El 8 de noviembre Maduro dio un golpe en la mesa y ordenó la ocupación de la tienda de electrodomésticos Daka para confiscar y rematar su existencia a valores fijados por el gobierno. Fue el inicio de un plan ambicioso que pretende regular los precios de todos los bienes y servicios que se ofertan en el país, con el argumento de que los comerciantes especulan e inducen un incremento artificial de la inflación, que en un año alcanzó 54,3%. El margen máximo de ganancia aún no ha sido establecido de forma oficial, pero ronda el 30%.
Una medida como esta permitió a Maduro recuperar 12 puntos y coronar una victoria del Gran Polo Patriótico, la alianza de organizaciones oficialistas, en las elecciones municipales del 8 de diciembre. Pese a que la oposición avanzó conquistando importantes capitales de provincia y aumentó el número de alcaldes, la suma de los votos nacionales mostró una brecha similar a la última victoria obtenida por Hugo Chávez en octubre de 2012 (alrededor de 10 por ciento). La diferencia entre esas dos Venezuelas ha vuelto a manifestarse. Ni los sectores populares parecen dispuestos a pasar masivamente del lado de la oposición, ni las clases medias han logrado ser conquistadas por el chavismo.
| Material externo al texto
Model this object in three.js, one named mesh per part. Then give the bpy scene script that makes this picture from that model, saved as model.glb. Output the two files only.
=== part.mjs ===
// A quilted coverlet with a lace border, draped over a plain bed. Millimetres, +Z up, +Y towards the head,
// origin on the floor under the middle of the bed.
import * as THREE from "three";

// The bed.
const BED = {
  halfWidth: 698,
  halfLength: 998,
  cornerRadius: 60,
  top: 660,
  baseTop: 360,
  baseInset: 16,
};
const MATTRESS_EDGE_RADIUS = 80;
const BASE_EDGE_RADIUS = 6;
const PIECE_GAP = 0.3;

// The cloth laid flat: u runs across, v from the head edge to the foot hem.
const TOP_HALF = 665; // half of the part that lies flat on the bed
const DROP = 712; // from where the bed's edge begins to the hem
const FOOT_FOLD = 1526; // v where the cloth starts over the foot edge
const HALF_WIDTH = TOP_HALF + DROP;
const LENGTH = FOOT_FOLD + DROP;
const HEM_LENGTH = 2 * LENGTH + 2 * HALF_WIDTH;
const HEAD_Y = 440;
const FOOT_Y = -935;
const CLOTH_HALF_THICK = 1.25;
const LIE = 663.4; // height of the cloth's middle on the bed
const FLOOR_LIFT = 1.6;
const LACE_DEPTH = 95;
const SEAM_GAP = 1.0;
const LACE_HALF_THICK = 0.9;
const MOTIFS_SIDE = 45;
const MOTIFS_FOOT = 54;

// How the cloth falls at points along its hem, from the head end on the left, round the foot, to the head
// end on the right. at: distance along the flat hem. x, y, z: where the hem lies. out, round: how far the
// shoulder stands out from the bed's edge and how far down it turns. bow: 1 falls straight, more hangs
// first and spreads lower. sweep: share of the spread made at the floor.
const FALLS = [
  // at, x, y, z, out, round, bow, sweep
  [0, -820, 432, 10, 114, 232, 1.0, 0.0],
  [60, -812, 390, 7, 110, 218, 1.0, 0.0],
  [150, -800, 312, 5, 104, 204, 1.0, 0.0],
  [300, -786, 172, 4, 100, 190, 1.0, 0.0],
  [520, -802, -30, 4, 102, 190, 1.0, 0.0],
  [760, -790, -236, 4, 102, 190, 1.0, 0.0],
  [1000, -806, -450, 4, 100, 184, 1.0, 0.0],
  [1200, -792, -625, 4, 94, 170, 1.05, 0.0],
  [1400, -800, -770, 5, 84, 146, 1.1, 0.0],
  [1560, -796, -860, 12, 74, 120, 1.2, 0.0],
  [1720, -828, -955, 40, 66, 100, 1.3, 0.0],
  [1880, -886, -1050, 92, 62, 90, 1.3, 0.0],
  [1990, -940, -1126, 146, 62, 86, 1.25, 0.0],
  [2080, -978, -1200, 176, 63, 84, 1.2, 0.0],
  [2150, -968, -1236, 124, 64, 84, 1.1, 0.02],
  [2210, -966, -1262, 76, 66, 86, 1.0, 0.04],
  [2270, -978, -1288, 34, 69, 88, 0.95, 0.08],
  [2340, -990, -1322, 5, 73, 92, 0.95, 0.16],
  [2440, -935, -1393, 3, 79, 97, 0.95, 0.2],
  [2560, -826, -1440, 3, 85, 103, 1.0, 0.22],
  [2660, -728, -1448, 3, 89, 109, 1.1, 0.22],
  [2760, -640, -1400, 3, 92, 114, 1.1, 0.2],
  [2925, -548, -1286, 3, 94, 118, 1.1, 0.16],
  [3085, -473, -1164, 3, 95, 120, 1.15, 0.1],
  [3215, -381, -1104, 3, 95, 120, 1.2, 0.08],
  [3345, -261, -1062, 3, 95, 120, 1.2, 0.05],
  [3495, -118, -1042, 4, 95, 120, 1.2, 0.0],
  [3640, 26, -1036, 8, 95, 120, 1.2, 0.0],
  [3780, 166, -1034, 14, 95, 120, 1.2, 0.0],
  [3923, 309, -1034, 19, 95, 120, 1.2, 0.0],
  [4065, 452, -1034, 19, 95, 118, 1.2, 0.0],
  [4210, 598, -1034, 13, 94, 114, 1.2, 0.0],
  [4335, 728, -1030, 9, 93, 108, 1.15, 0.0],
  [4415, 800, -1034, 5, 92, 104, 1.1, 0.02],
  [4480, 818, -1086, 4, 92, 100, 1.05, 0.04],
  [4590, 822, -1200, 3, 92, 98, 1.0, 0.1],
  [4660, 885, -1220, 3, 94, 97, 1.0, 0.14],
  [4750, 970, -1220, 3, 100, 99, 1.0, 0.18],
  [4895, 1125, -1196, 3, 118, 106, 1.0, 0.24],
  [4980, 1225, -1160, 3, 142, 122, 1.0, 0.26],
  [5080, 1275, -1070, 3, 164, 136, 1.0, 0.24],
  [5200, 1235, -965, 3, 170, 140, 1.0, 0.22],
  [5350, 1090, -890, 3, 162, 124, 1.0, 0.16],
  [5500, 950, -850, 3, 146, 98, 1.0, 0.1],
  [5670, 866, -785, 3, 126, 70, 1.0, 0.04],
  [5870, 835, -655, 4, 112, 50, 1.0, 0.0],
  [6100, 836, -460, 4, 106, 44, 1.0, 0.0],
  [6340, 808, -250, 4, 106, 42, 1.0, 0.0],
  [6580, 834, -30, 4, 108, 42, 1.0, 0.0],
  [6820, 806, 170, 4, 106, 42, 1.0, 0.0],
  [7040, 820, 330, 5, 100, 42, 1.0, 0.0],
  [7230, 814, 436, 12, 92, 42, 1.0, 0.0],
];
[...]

El gobierno, que ha demostrado su ineficiencia como administrador, ahora asumirá la reposición de inventarios de muchos otros rubros porque el empresariado, temeroso de importar y vender por las regulaciones impuestas a la ganancia, ahora se mueve con más cautela. El fin de la resaca navideña marcará el inicio de una inédita etapa en la vida republicana de Venezuela.